During this time of COVID-19, social distancing has effected our ability to travel and access essential service as we would typically do. For many without a car, active modes of transportation such as walking or biking, are the only alternative, but can these services be reached? On April 17, Statistics Canada, along with the Canada Mortgage and Housing Corporation (CMHC) released a nationwide proximity measure database as part of an initiative to provide the needed information to stakeholders across Canada who are dealing with the COVID-19 pandemic. These proximity measures offer information at the nieghbourhood level of proximity to health facilities, pharmacies, and other essential services/amenities. In this blog, I will be using the optimized hot spot analysis tool to produce a new output feature class identifying areas of Toronto that have high and low values of spatial clustering in terms of these specific essential services. Each result will contain a set of two maps. The first map shows the proximity index of each service normalized on a national scale per dissemination block (closer to 0 being lowest on the national level and 1 being the best). The second map is the optimized hot spot analysis feature class that identifies high and low clusters of the facilities throughout Toronto.
Proximity Measure Database
The proximity measure database contains ten unique services that can be measured at the dissemination block level to provide the highest level of geographic resolution possible. The proximity measures of each service for a dissemination block are created using a gravity model. A gravity model accounts for the network distance between the centroid of an origin dissemination block and the DB’s where the specific service is present within a given range, as well as accounting for the presence of services within its dissemination block. DB’s that have a high value of services within them or nearby will have a high gravity score, while DB’s that only have facilities located very far away or not at all will have low gravity scores. The final measures are computed as a normalized index value between 0 and 1 on a national scale. Values of 0 indicate the lowest level of proximity to a specific service in Canada, and 1 shows the highest level.
In this article, we will be evaluating four essential services:
Grocery Stores – measures the closeness of a dissemination block to any dissemination block with a grocery store within walking distance of 1 km.
Pharmacies – measures the closeness of a dissemination block to any dissemination block with a pharmacy or a drug store within walking distance of 1 km.
Health Care – measures the proximity of a dissemination block to any dissemination block with a health care facility within a driving distance of 3 km.

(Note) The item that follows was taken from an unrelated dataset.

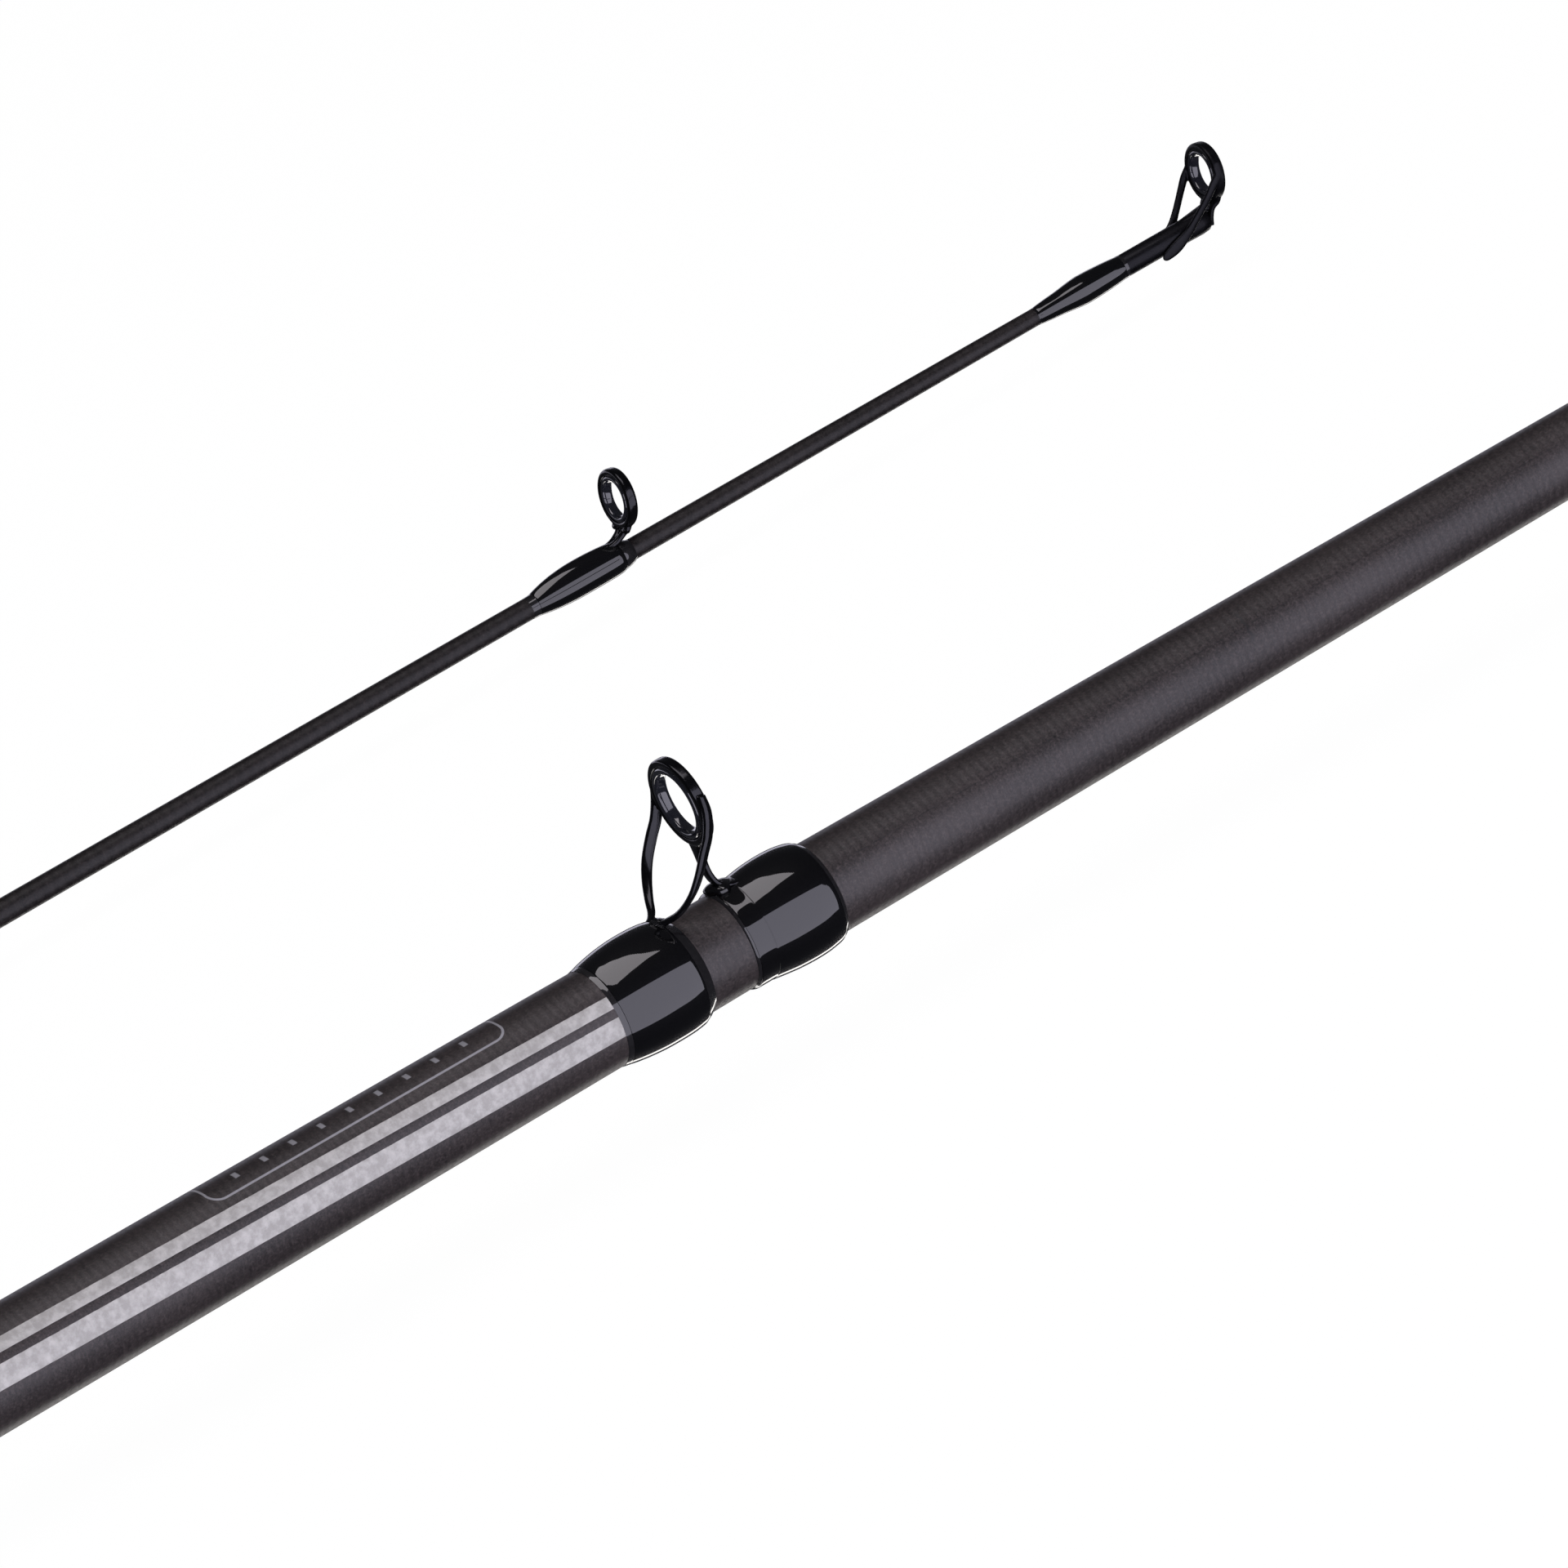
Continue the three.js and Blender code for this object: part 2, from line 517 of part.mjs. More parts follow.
function tipTopFrame() {
  const t = TIPTOP;
  const centre = TIP_LENGTH + t.ringAhead;
  const band = t.ring + BAND_WALL;
  const ring = frameBand(band, t.ring + GLUE_GAP, SMALL_BAND_DEPTH)
    .rotate([0, RING_LEAN, 0])
    .translate([centre, 0, t.ringHeight]);
  const side = t.tubeOuter + GLUE_GAP + 0.3;
  const braces = [-1, 1].map((s) =>
    bar(
      [
        [centre - 0.1, s * (band - 0.3), t.ringHeight - 0.3],
        [centre - 1.7, s * (band - 0.4), t.ringHeight - 1.2],
        [centre - 3.8, s * (side + 0.5), 1.5],
        [centre - 5.9, s * (side + 0.1), -0.1],
        [TIP_LENGTH - t.braceBack, s * side, -0.9],
      ],
      0.55,
      0.9,
      7,
    ),
  );
  const neck = bar(
    [[centre + 0.1, 0, t.ringHeight - band + 0.2], [TIP_LENGTH + 0.35, 0, 0.9], [TIP_LENGTH + 0.33, 0, -0.6]],
    2.2,
    0.5,
    3,
  );
  return addAll(ring, ...braces, neck);
}
addPart("tiptop_frame", tipTopFrame(), steel(), tipAt);
addPart(
  "tiptop_ring",
  insertRing(TIPTOP.ring, TIPTOP.ring * HOLE_SHARE, SMALL_RING_DEPTH)
    .rotate([0, RING_LEAN, 0])
    .translate([TIP_LENGTH + TIPTOP.ringAhead, 0, TIPTOP.ringHeight]),
  ceramic(),
  tipAt,
);

// This wrap climbs from the blank on to the tube and holds its rear end.
function tipTopWrap() {
  const t = TIPTOP;
  const step = t.tubeStart - GLUE_GAP;
  const over = t.tubeOuter + GLUE_GAP;
  const start = radiusAt(TIP_STATIONS, t.wrapStart) + GLUE_GAP;
  const outer = [
    [t.wrapStart, start + 0.08], [t.wrapStart + 2.8, t.tubeOuter + 0.02],
    [t.tubeStart + 0.6, t.tubeOuter + 0.34], [t.tubeStart + 3.4, t.tubeOuter + 0.24],
    [t.wrapEnd - 0.8, t.tubeOuter + 0.14], [t.wrapEnd, over + 0.02],
  ];
  const inner = [...alongBlank(TIP_STATIONS, t.wrapStart, step, GLUE_GAP), [step, over], [t.wrapEnd, over]];
  return sleeve(outer, inner, TIP_SIDES);
}
addPart("tiptop_wrap", tipTopWrap(), black(), tipAt);

export default rodGroup;
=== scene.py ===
"""A two-piece spinning rod, its two sections side by side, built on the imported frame.

Lengths are in millimetres up to the stage, and MM takes them to the scene's metres.
"""

import math

import bmesh
import bpy
from mathutils import Matrix, Vector


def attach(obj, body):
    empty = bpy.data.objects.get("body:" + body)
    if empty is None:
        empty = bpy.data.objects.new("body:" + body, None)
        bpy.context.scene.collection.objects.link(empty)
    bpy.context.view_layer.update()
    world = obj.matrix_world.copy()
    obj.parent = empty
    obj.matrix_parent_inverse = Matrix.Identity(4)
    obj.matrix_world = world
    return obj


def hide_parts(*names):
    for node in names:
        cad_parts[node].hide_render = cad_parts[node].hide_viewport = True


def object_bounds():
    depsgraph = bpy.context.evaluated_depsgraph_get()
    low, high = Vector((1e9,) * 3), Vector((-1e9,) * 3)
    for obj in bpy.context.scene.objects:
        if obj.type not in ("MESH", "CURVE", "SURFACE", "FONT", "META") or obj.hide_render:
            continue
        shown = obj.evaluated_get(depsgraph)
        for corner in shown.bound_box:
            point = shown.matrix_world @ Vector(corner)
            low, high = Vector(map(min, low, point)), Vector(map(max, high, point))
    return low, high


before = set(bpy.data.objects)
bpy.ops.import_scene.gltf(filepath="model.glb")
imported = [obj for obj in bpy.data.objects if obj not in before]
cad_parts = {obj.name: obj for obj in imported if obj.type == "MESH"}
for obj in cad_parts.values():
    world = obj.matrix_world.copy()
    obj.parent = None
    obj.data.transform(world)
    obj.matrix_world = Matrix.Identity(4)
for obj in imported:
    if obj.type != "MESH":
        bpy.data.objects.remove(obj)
cad_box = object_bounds()

MM = 0.001
# the fixed body and the one that is carried
BUTT = "butt_section"
TIP = "tip_section"
# (y, z) of each section's axis
BUTT_AXIS = (0.0, 0.0)
TIP_AXIS = (124.5, -9.3)
# the tip section's first x, its length, and the x of the first guide's ring
TIP_START = 7.6
TIP_LENGTH = 1090.0
END = TIP_START + TIP_LENGTH
RING_X = 959.0

# ---------------------------------------- node helpers


class Shader:
    """Short names for building one material's node tree."""

    def __init__(self, name, **values):
        self.material = bpy.data.materials.new(name)
        self.material.use_nodes = True
        self.tree = self.material.node_tree
        self.bsdf = self.tree.nodes["Principled BSDF"]
        for socket, value in values.items():
            self.bsdf.inputs[socket.replace("_", " ")].default_value = value
        self.place = self.tree.nodes.new("ShaderNodeTexCoord").outputs["Object"]

    def put(self, socket, value):
        if hasattr(value, "is_linked"):
            self.tree.links.new(value, socket)
        else:
            socket.default_value = value

    def math(self, operation, *values, clamp=False):
        node = self.tree.nodes.new("ShaderNodeMath")
        node.operation = operation
        node.use_clamp = clamp
        for socket, value in zip(node.inputs, values):
            self.put(socket, value)
        return node.outputs[0]

    def times(self, *values, clamp=False):
        return self.math("MULTIPLY", *values, clamp=clamp)

    def plus(self, *values):
        return self.math("ADD", *values)

    def minus(self, *values):
        return self.math("SUBTRACT", *values)

    def most(self, *values):
        return self.math("MAXIMUM", *values)

    def scale_add(self, value, scale, base):
        return self.math("MULTIPLY_ADD", value, scale, base)

    def set(self, name, value):
        self.put(self.bsdf.inputs[name], value)

    def split(self, vector):
        node = self.tree.nodes.new("ShaderNodeSeparateXYZ")
        self.put(node.inputs[0], vector)
        return node.outputs[0], node.outputs[1], node.outputs[2]

    def join(self, x, y, z):
        node = self.tree.nodes.new("ShaderNodeCombineXYZ")
        for socket, value in zip(node.inputs, (x, y, z)):
            self.put(socket, value)
        return node.outputs[0]

    def scaled(self, vector, scale):
        node = self.tree.nodes.new("ShaderNodeVectorMath")
        node.operation = "MULTIPLY"
        self.put(node.inputs[0], vector)
        node.inputs[1].default_value = scale
        return node.outputs[0]

    def noise(self, vector, scale, detail=3.0, roughness=0.55):
        node = self.tree.nodes.new("ShaderNodeTexNoise")
        self.put(node.inputs["Vector"], vector)
        node.inputs["Scale"].default_value = scale
        node.inputs["Detail"].default_value = detail
        node.inputs["Roughness"].default_value = roughness
        return node.outputs[0]

    def cells(self, vector, scale):
        node = self.tree.nodes.new("ShaderNodeTexVoronoi")
        self.put(node.inputs["Vector"], vector)
        node.inputs["Scale"].default_value = scale
        return node.outputs["Distance"]

    def ramp(self, value, low, high, to_low=0.0, to_high=1.0):
        node = self.tree.nodes.new("ShaderNodeMapRange")
        node.interpolation_type = "SMOOTHSTEP"
        for socket, number in zip(node.inputs, (value, low, high, to_low, to_high)):
            self.put(socket, number)
        return node.outputs[0]

    def between(self, value, low, high, soft):
        """1 where value lies between low and high, with soft edges."""
        rise = self.ramp(value, self.minus(low, soft), self.plus(low, soft))
        fall = self.ramp(value, self.minus(high, soft), self.plus(high, soft), 1.0, 0.0)
        return self.times(rise, fall)

    def mix(self, factor, first, second):
        node = self.tree.nodes.new("ShaderNodeMix")
        node.data_type = "RGBA"
        self.put(node.inputs["Factor"], factor)
        for key, value in (("A", first), ("B", second)):
            socket = [s for s in node.inputs if s.name == key and s.type == "RGBA"][0]
            self.put(socket, value if hasattr(value, "is_linked") else (*value, 1.0))
        return [s for s in node.outputs if s.type == "RGBA"][0]

    def bump(self, height, distance, strength=1.0, target="Normal"):
        node = self.tree.nodes.new("ShaderNodeBump")
        node.inputs["Strength"].default_value = strength
        node.inputs["Distance"].default_value = distance
        self.put(node.inputs["Height"], height)
        self.set(target, node.outputs[0])

    def colour(self, value):
        self.set("Base Color", value)

    def roughness(self, value):
        self.set("Roughness", value)

    def around(self, axis):
        """Millimetres along the rod, and degrees round it from the top towards -Y."""
        x, y, z = self.split(self.place)
        along = self.times(x, 1 / MM)
        side = self.minus(axis[0] * MM, y)
        up = self.minus(z, axis[1] * MM)
        angle = self.times(self.math("ARCTAN2", side, up), 180.0 / math.pi)
        return along, angle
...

Employment – measures the proximity of a dissemination block to any dissemination block with employment opportunities, based on employment counts of all businesses, within a driving distance of 10 km.
Overview of the Optimized Hot Spot Analysis Tool
The optimized hot spot analysis tool identifies significant spatial clusters of high and low values. Similar to the way that your camera has an automatic setting to adjust lighting and other factors to get the best picture, the Optimized Hot Spot Analysis tool interrogates your data to obtain the parameters that will yield optimal hot spot results. The results of this tool create a new Output Feature Class with a resulting z-score, p-value, and confidence level bin (Gi_Bin) for each feature. The Gi_Bin identifies and groups statistically significant hot and cold spots. Elements in the +/-3 bins are statistically significant at the 99 percent confidence level; features in the +/-2 bins reflect a 95 percent confidence level; features in the +/-1 bins reflect a 90 percent confidence level, and the clustering for features with 0 for the Gi_Bin field is not statistically significant. If you would like a more in-depth analysis of the methods and algorithms to optimize your hot spot analysis when using this tool, I encourage you to look at the How Optimized Hot Spot Analysis works document referenced below.
When using optimized hot spot analysis to identify spatial clustering of essential services within the City of Toronto, some consistent patterns start to emerge. Throughout all the maps, we can see significant clustering within Toronto’s downtown core, especially in maps evaluating employment and healthcare. This pattern was expected given that the downtown core is the economic engine of the Greater Golden Horseshoe and has a world-class medical and pharmaceutical cluster downtown as well. For pharmacies and grocery stores specifically, other than the downtown core, significant hot spots were identified traveling along Yonge Street, Toronto’s main north-south arterial road, and Bloor Street, Toronto’s main east-west arterial road. While most of Toronto was identified as not significant, many areas along Toronto’s edges were identified as cold spots, specifically the inner suburbs of Scarborough and Etobicoke. One area of Scarborough had low proximity to all services measured, but most notably for employment and health care facilities was the stretch along Kingston Road, a major arterial road stretching from the east side of downtown to Toronto’s eastern border. For Etobicoke, there were not as many significant clusters when compared to Scarborough but still many smaller pockets that were identified as cold spots throughout the maps. Some areas were Rexdale, in northern Etobicoke, as well as areas along Highway 427 in southern Etobicoke home to areas such as the East and West mall.